Ice-T : Je faisais pas mal de one-shots, de dates isolées ici et là, mais elles ont toutes finies par se transformer en « apparitions spéciales », où je me pointe avec Coco et où on me met dans un coin pour faire 2 ou 3 morceaux. Mais même ça c'est devenu difficile avec mon emploi du temps sur New York - Unité Spéciale.

Ça fait quoi d'être une légende ?
Je ne sais pas s'il est possible de réaliser que tu es une légende. C'est le genre de truc que les autres te disent. C'est comme quand une fille dit qu'elle se trouve belle—ça ne compte pas vraiment. Ce genre de compliment doit venir de l'extérieur. Et puis, pour devenir une « légende », il faut que ta réputation traverse plusieurs générations. Il faut que les gens racontent des histoires sur ton compte, des vraies, des fausses. Là, tu deviens une vraie légende populaire. Tu sais, les trucs genre « il paraît qu'un jour, Ice-T a tué 7 mecs d'un coup ! », toutes ces histoires complètement tarées. Parfois c'est vrai, parfois c'est faux. Mais tu en as besoin. Sinon ça ne marche pas. J'entends pas mal de gens dire « Ice-T n'est pas suffisament respecté », mais franchement, s'il fallait que je sois plus respecté, les gens devraient me baiser les pieds. J'ai tout le respect qu'il me faut. J'ai ce que je mérite.

Le truc avec New York - Unité Spéciale, c'est que des tas de gamins ne réalisent pas, du coup, que tu as techniquement inventé le gangsta-rap.

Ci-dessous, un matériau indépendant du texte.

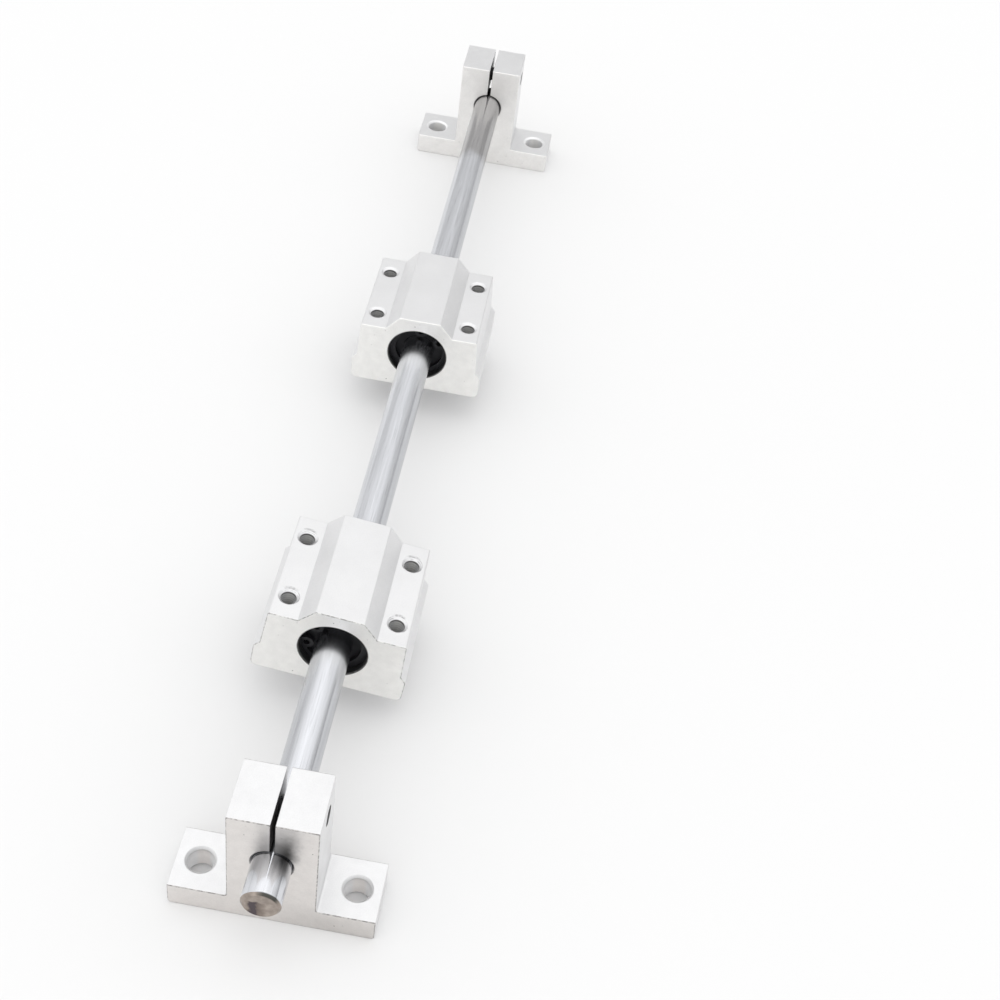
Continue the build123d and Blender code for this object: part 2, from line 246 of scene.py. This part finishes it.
class Graph:
    """Adds and links the nodes of one material or world."""

    def __init__(self, owner):
        owner.use_nodes = True
        self.tree = owner.node_tree
        self.tree.nodes.clear()

    def add(self, kind, inputs=None, **settings):
        node = self.tree.nodes.new(kind)
        for name, value in settings.items():
            setattr(node, name, value)
        for name, value in (inputs or {}).items():
            self.feed(node.inputs[name], value)
        return node

    def feed(self, socket, value):
        if isinstance(value, bpy.types.NodeSocket):
            self.tree.links.new(value, socket)
        else:
            socket.default_value = value

    def math(self, operation, *values):
        node = self.add("ShaderNodeMath", operation=operation)
        for socket, value in zip(node.inputs, values):
            self.feed(socket, value)
        return node.outputs[0]

    def product(self, first, *others):
        for other in others:
            first = self.math("MULTIPLY", first, other)
        return first

    def rest(self, dark):
        """The light that a darkening leaves."""
        return self.math("SUBTRACT", 1.0, dark)

    def where(self, share, value):
        """The value where share is 1, and 1 where share is 0."""
        change = self.product(share, self.math("SUBTRACT", value, 1.0))
        return self.math("ADD", 1.0, change)

    def vector_math(self, operation, *values, output="Vector"):
        node = self.add("ShaderNodeVectorMath", operation=operation)
        for socket, value in zip(node.inputs, values):
            self.feed(socket, value)
        return node.outputs[output]

    def parts(self, vector):
        """The outputs X, Y and Z of a vector."""
        return self.add("ShaderNodeSeparateXYZ", {"Vector": vector}).outputs

    def scaled(self, vector, factor):
        node = self.add("ShaderNodeVectorMath", {0: vector, "Scale": factor}, operation="SCALE")
        return node.outputs[0]

    def stretched(self, vector, factors):
        return self.add("ShaderNodeMapping", {"Vector": vector, "Scale": factors}).outputs[0]

    def mix(self, factor, first, second):
        node = self.add("ShaderNodeMix", data_type="RGBA")
        for place, value in ((0, factor), (6, first), (7, second)):
            if place and isinstance(value, tuple):
                value = (*value, 1.0)
            self.feed(node.inputs[place], value)
        return node.outputs[2]

    def scale(self, value, low, high, new_low, new_high, interpolation="LINEAR"):
        node = self.add("ShaderNodeMapRange", {
            "Value": value, "From Min": low, "From Max": high, "To Min": new_low, "To Max": new_high,
        }, interpolation_type=interpolation)
        return node.outputs[0]

    def soft_scale(self, value, low, high, new_low, new_high):
        return self.scale(value, low, high, new_low, new_high, "SMOOTHSTEP")

    def above(self, value, low, high, level=1.0):
        """0 up to low, rising to the level at high."""
        return self.scale(value, low, high, 0.0, level)

    def below(self, value, low, high, level=1.0):
        """The level up to low, falling to 0 at high."""
        return self.scale(value, low, high, level, 0.0)

    def noise(self, vector, size, detail=2.0, roughness=0.5):
        """Noise with features of about this size in metres."""
        node = self.add("ShaderNodeTexNoise", {
            "Vector": vector, "Scale": 1 / size, "Detail": detail, "Roughness": roughness,
        })
        return node.outputs["Fac"]

    def pattern(self, vector, low, high, ends=NOISE_ENDS, **noise):
        """Noise that is spread from low to high."""
        return self.scale(self.noise(vector, **noise), *ends, low, high)

    def spots(self, vector, spacing, radius):
        """1 inside round spots of this radius, which lie about a spacing apart, and 0 outside."""
        node = self.add("ShaderNodeTexVoronoi", {"Vector": vector, "Scale": 1 / spacing})
        edge = radius / spacing
        return self.below(node.outputs["Distance"], edge * SPOT_CORE, edge)

    def bevel(self, radius):
        """The surface's normal, with its edges rounded over."""
        return self.add("ShaderNodeBevel", {"Radius": radius}, samples=4).outputs[0]

    def bump(self, height, distance, strength, normal=None):
        inputs = {"Height": height, "Distance": distance, "Strength": strength}
        if normal is not None:
            inputs["Normal"] = normal
        return self.add("ShaderNodeBump", inputs).outputs[0]

    def principled(self, inputs):
        shader = self.add("ShaderNodeBsdfPrincipled", inputs)
        output = self.add("ShaderNodeOutputMaterial")
        self.feed(output.inputs["Surface"], shader.outputs[0])


def mount(name):
    return next(m for m in frame["record"]["mounts"] if m["name"] == name)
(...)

Je joue dans New York - Unité Spéciale depuis 15 ans. Si tu as 17 ans, ça veut dire que tu me vois dans cette série depuis que tu as deux ans. Tu me considères donc comme un acteur et pas comme un rappeur, contrairement à ton père ou à ta mère. Mais avec YouTube et tous ces trucs, tu peux revenir en arrière, te documenter. Est-ce qu'un gamin de 17 ans doit obligatoirement le faire ? Et me respecter pour ça ? Je ne sais pas. Mais c'est intéressant. Le rap, c'est comme une fontaine de jouvence. Dès que je me mets à rapper, j'ai l'impression d'avoir 24 ans, de revenir à l'époque où j'ai sorti mon tout premier disque. J'imagine que Mick Jagger redevient le jeune Mick Jagger de ses débuts quand il monte sur scène. Et j'imagine que pas mal de gens dans la salle redeviennent alors les gamins qu'ils étaient lorsqu'ils ont entendu le groupe pour la première fois. Je suis content de toujours faire partie du truc.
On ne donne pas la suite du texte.